Meine Studienfreundin Madelaine und ich hatten einige Tage frei und wollten die Gegend erkunden. Wir hatten natürlich kein eigenes Auto zur Verfügung. Die schöne Natur, die vielen Seen, die kleinen Dörfer, die endlosen Straßen, das sonnige Herbstwetter – all das ließ uns früh starten. Mit einem Bus ging es aufs Land. Wir fuhren bis zur Endstation und landeten in einem etwas langweiligen kleinen Dorf. Was nun? Das hatten wir uns anders vorgestellt. Da weit und breit keine Menschenseele zu sehen war, beschlossen wir, zu Fuß in den nächsten Ort weiterzugehen. Leider war dieser ewig weit entfernt und so machte meine Freundin den Vorschlag zu trampen, falls sich die Gelegenheit dazu ergeben sollte. Meine Mutter hatte mir dies immer strengstens verboten, aber durch die weiten Strecken schien das Mitfahren per Anhalter in Kanada viel normaler zu sein. Meiner Freundin schien es überhaupt nichts auszumachen. Und ich wollte vor ihr nicht wie ein Feigling dastehen. Also machte ich mit. Tatsächlich hielt nach einiger Zeit ein Pick-up neben uns. Zwei Männer „Typ Holzfäller“ boten uns an, uns mitzunehmen. Ich wäre lieber nicht mitgefahren, sah aber keine Chance, aus der Nummer herauszukommen. Wir kletterten auf die Pritsche und ab ging es durch die kanadischen Wälder. Die endlose sandige Piste nahm kein Ende. Auf dem Pick-up wurde es bereits ganz schön kalt, als das Auto plötzlich langsamer fuhr und in einen Seitenweg einbog. Uns schwante nichts Gutes. Irgendwie gelang es uns nach einem harten Wortwechsel, dass die Männer uns gehen ließen und ohne uns weiterfuhren. Wir mussten den ganzen Weg zurück zur Hauptstraße laufen und unser Glück erneut probieren – anders wären wir aus diesem Nirgendwo nicht weggekommen. Nie wieder, nahm ich mir fest vor. Trotzdem machte ich Jahre später, dann allerdings in männlicher Begleitung, eine Trampertour ins Innere von Sardinien. Auch dort war ich im Nachhinein einfach nur behütet. Dann aber wirklich: „Nie wieder!“ In einer gewissen Lebensphase scheine ich völlig ohne Gefahrenbewusstsein gewesen zu sein. Ein Wunder, dass nichts passiert ist. Meiner Mutter habe ich diese Vorfälle nie erzählt …

Fasane

Mein Vater fuhr mit uns Kindern oft über die Dörfer im Oldenburger Land und kaufte für unseren Tierpark seltene Fasane auf, die die Menschen damals noch gerne züchteten. Es gibt wunderschöne bunte mit Namen wie Silberfasan, Goldfasan, ja sogar Diamantfasan oder Glanzfasan und, und, und. Die Welt der Vogelfreunde ist eine Welt für sich; es gibt sogar eine Fachzeitung mit dem Namen „Gefiederte Welt“, die mein Vater liebevollst sammelte und in speziellen Ordnern jahrgangsweise abheftete.

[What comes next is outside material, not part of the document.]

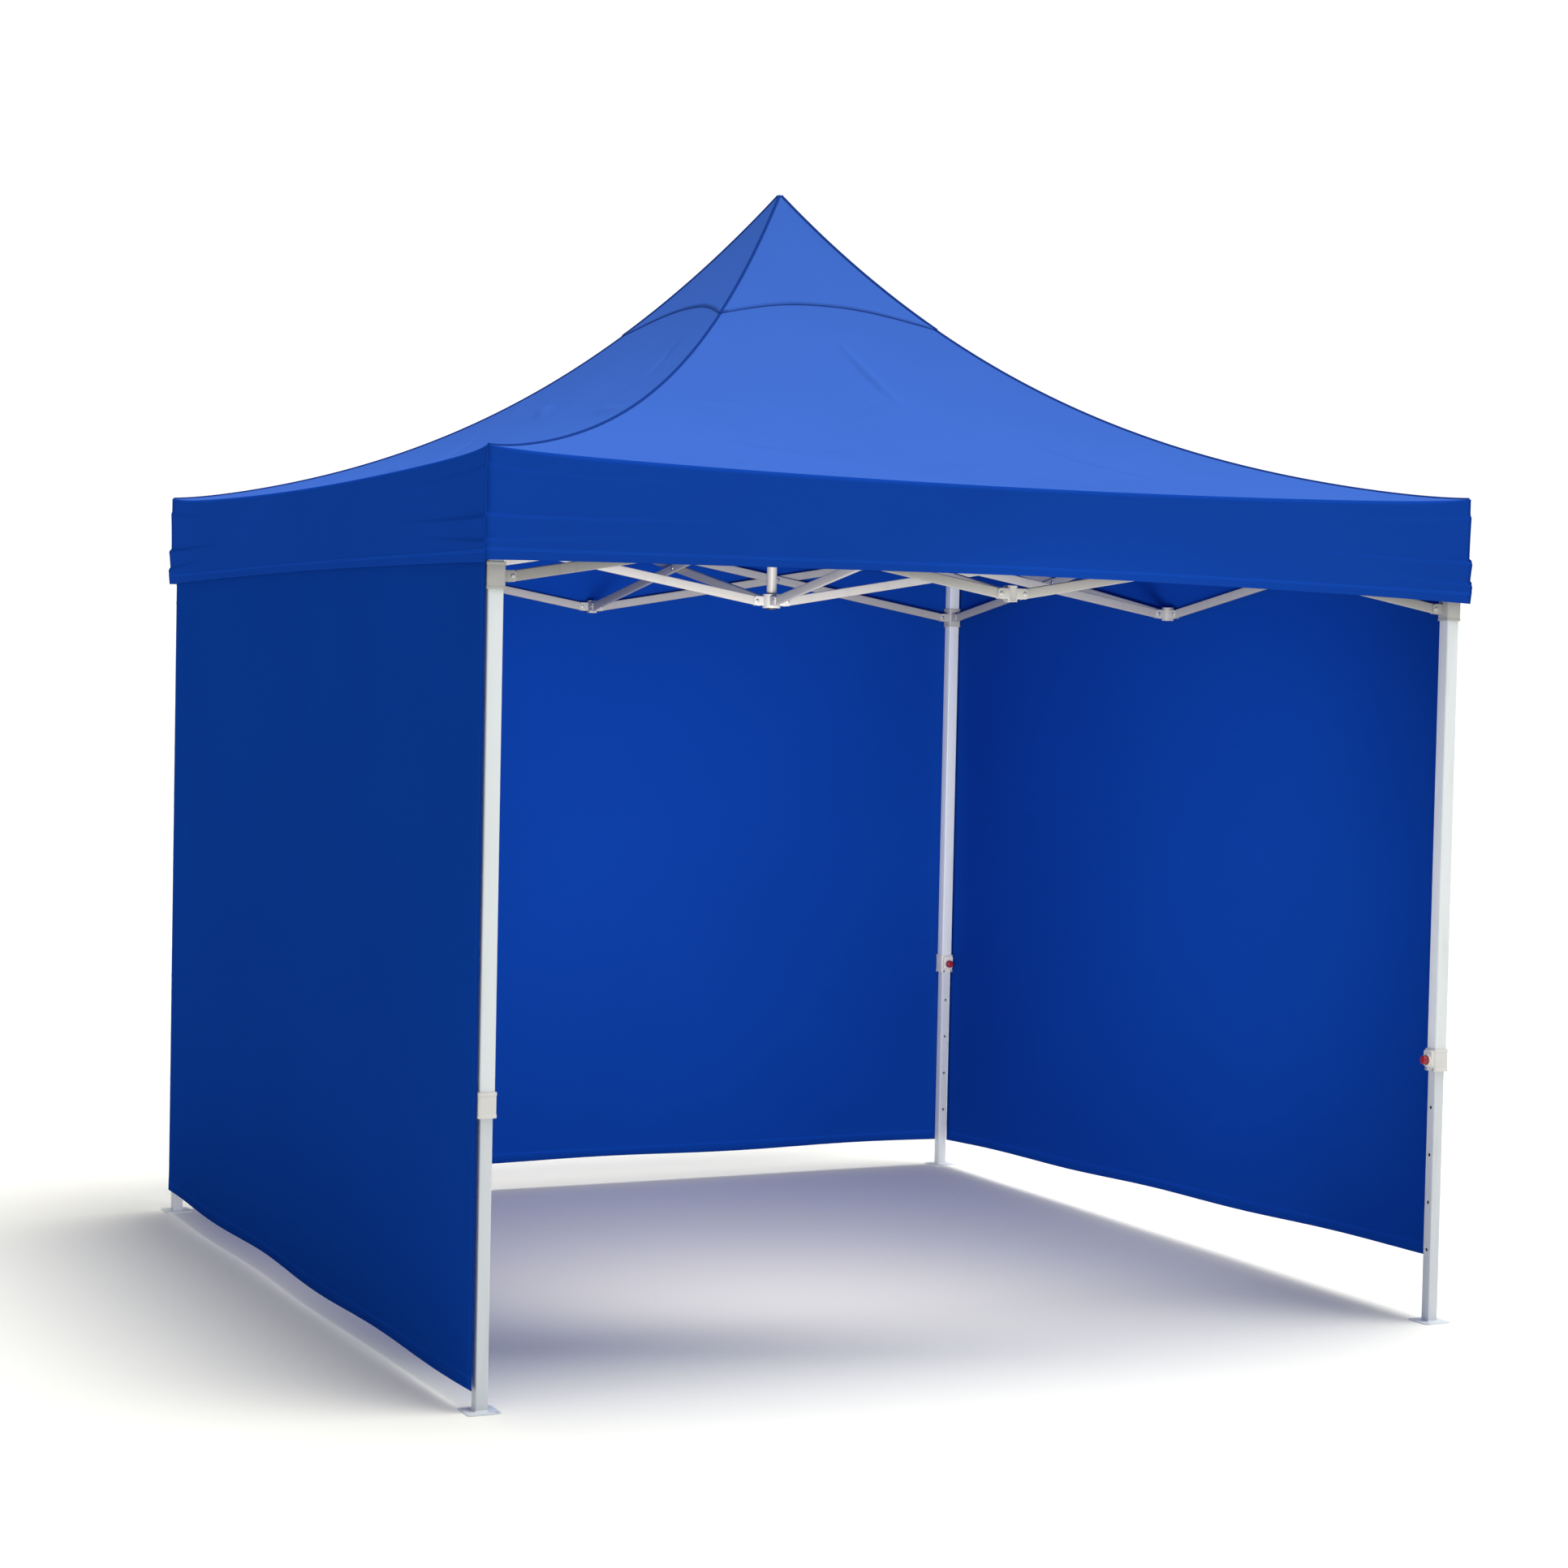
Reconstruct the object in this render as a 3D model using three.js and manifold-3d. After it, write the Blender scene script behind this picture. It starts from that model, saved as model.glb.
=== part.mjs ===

Ein besonderes Ereignis waren für uns Kinder immer die Fahrten zum Flughafen nach Bremen, wo mein Vater Hunderte Jagdfasane abholte, die in Ungarn gezüchtet worden waren. Anschließend verkaufte er sie dann an Zoos, Privatpersonen oder Jäger weiter, unter anderem zur Bereicherung der eigenen Artenvielfalt im Wald. Unser Tierpark wurde daher auch Fasanerie genannt.